The rotation gets crowded

Injured pitchers are permitted a maximum of 30 days on a minor-league rehab assignment. Cristian Javier made the first of his five rehab starts on June 3, meaning the Astros must decide what’s next for the oft-absent right-hander by Friday.

Javier needed 85 pitches to spin six scoreless innings for Triple-A Sugar Land on Saturday night. That he made the start at all signaled at least some uneasiness about Javier’s readiness to rejoin the major-league rotation.

Team officials had considered starting Javier during this weekend’s series against the Tigers, but opted for a fifth minor-league start “to work on some things that he’s still working on,” Espada said.

On Saturday, Javier’s four-seam fastball sat at 91.8 mph — one mile per hour slower than his season average — but he still generated 11 swings and misses on the 30 swings taken against his fastball and changeup.

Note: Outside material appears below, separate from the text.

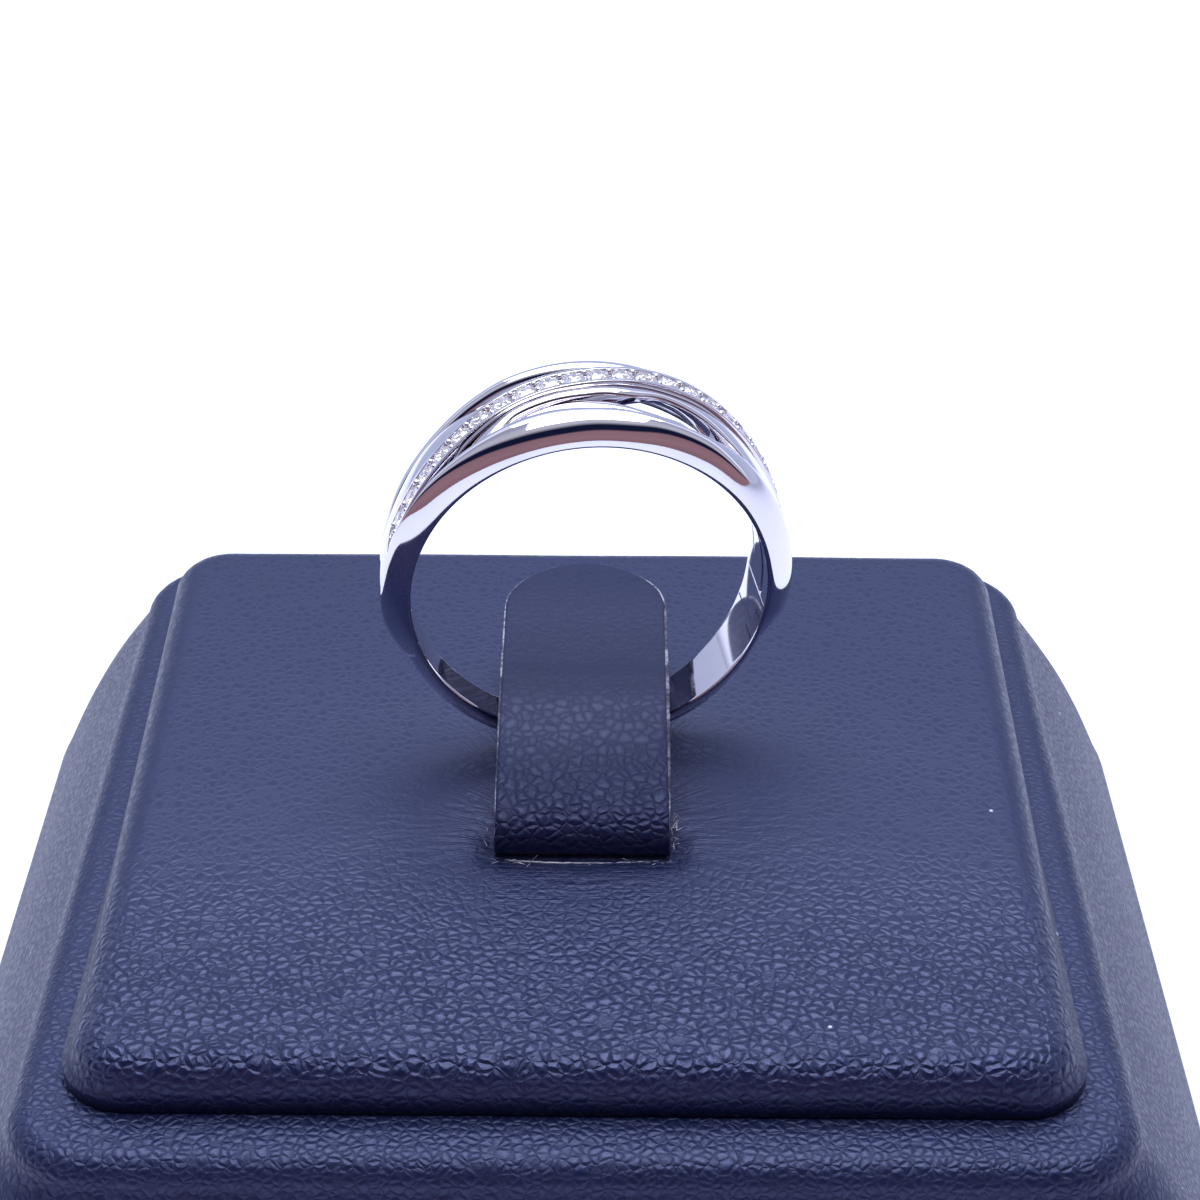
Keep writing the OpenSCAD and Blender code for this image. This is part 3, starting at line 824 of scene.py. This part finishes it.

Javier threw 47 percent of his pitches in the strike zone and, of the 15 balls in play he allowed, just three came off the bat at 95 mph or faster.

“He threw the ball really, really well,” Espada said Sunday morning.

Other than to say “we’re going to sit down and talk about what’s next for him,” Espada declined to divulge much about Javier’s next steps. The right-hander is in the fourth season of a five-year, $64 million contract extension and is the second-highest paid starting pitcher on Houston’s roster.

That alone almost cements Javier’s spot in Houston’s major-league rotation — or at least ample runway to prove he deserves it. Because he pitched for Sugar Land on Saturday, Javier could start Friday’s series opener against Tampa Bay on five days of rest.

If he does, the Astros will confront a fascinating roster crunch. With two off days between now and the beginning of the All-Star break on July 13, the club might not need a six-man rotation, and the lack of roster flexibility within Houston’s bullpen raises questions about whether a starter’s roster spot could be in peril.

Three members of Houston’s bullpen have minor-league options: AJ Blubaugh, Bryan King and Miguel Ullola. King is the team’s setup man and in no danger of a demotion.

Blubaugh boasts a 3.52 ERA across 53 2/3 innings — more than any other Astros reliever has thrown all season. Seventeen of Blubaugh’s 33 outings have lasted two or more innings. His workload and efficiency have been invaluable, and demoting seems unlikely.

Logic, then, suggests shipping Ullola back to Sugar Land after he received his first major-league call-up on Sunday. Perhaps another reliever is dealing with an injury that will require an IL stint and could open a roster spot for Javier.

However, either of those options would leave Houston one reliever short in a bullpen that just shouldered a seismic workload during this seven-game road trip.

A more practical solution might be to shift a starter to the bullpen for at least one trip through the rotation, similar to what the team did with Mike Burrows earlier this month.

Burrows, who has a 5.48 ERA after 85 1/3 innings, is scheduled to start Tuesday against the Minnesota Twins, so it stands to reason he wouldn’t be available for another bullpen move.

That could leave Spencer Arrighetti as the most viable option to switch, should Houston decide to do it. Arrighetti, who won American League Pitcher of the Month in May, has a 9.00 ERA across 25 innings in June. He surrendered eight runs and secured nine outs in Friday’s loss to Detroit, after which the normally affable Arrighetti acknowledged he had few answers for his struggles.

Arrighetti is scheduled to make his next start Friday, the same day Houston must make a decision about Javier. The club could start Arrighetti on Friday and Javier on Saturday, but would it be beneficial for Javier to go a full week between starts? Ditto for ace Hunter Brown, who in this scenario would have his next start pushed back to Sunday.

Bear in mind, too, that Arrighetti and Burrows have minor-league options remaining. That could perhaps create more pressure for Burrows to have a strong outing Tuesday, or create an interesting conversation around Arrighetti.

Teng gets a ‘breather’

The Astros demoted Kai-Wei Teng to Triple-A Sugar Land on Sunday. That means three of general manager Dana Brown’s six offseason pitching additions have either been sent to the minor leagues or taken off the Astros’ 40-man roster. Combined, the sextet has posted a 5.41 ERA in 241 innings.

In a season where optics matter more than most, that’s a problem. Working in the final year of his contract amplifies any of Brown’s successes and failures. For the season’s first two months, he could tout Teng as an unquestioned success.

Teng’s past five outings should not change that. Before them, he boasted a 2.57 ERA and separated himself as a trustworthy arm capable of throwing multiple innings.

Teng’s recent stumble probably could’ve been foreseen as a result of an increased workload that arose out of necessity. Stretching Teng out as a starter is something Brown envisioned upon acquiring him, but doing so during the season in response to injuries is a difficult task. That Teng could even accomplish it and have some success speaks to his value and adaptability.

Teng, who has started and relieved in his professional career, threw a career-high 136 1/3 innings with Double-A Richmond in 2022. He hasn’t thrown more than 86 innings in any season since 2023. It’s not even July, and Teng has already thrown 64 innings this season.

“I would say there is some fatigue,” Teng said Saturday through an interpreter, “but it’s still manageable.”

According to Espada, part of the Astros’ rationale in optioning Teng to the minors was to give him a “de-load” and a “breather.” Teng is still going to pitch, but the team is still discussing exactly what that will look like and whether it will be as a starter or reliever.

In whatever role, expect Teng to be on a strict innings limit and pitch count for his next few outings at Triple-A Sugar Land. The goal is to refresh Teng and then return him to a major-league pitching staff that needs his skillset.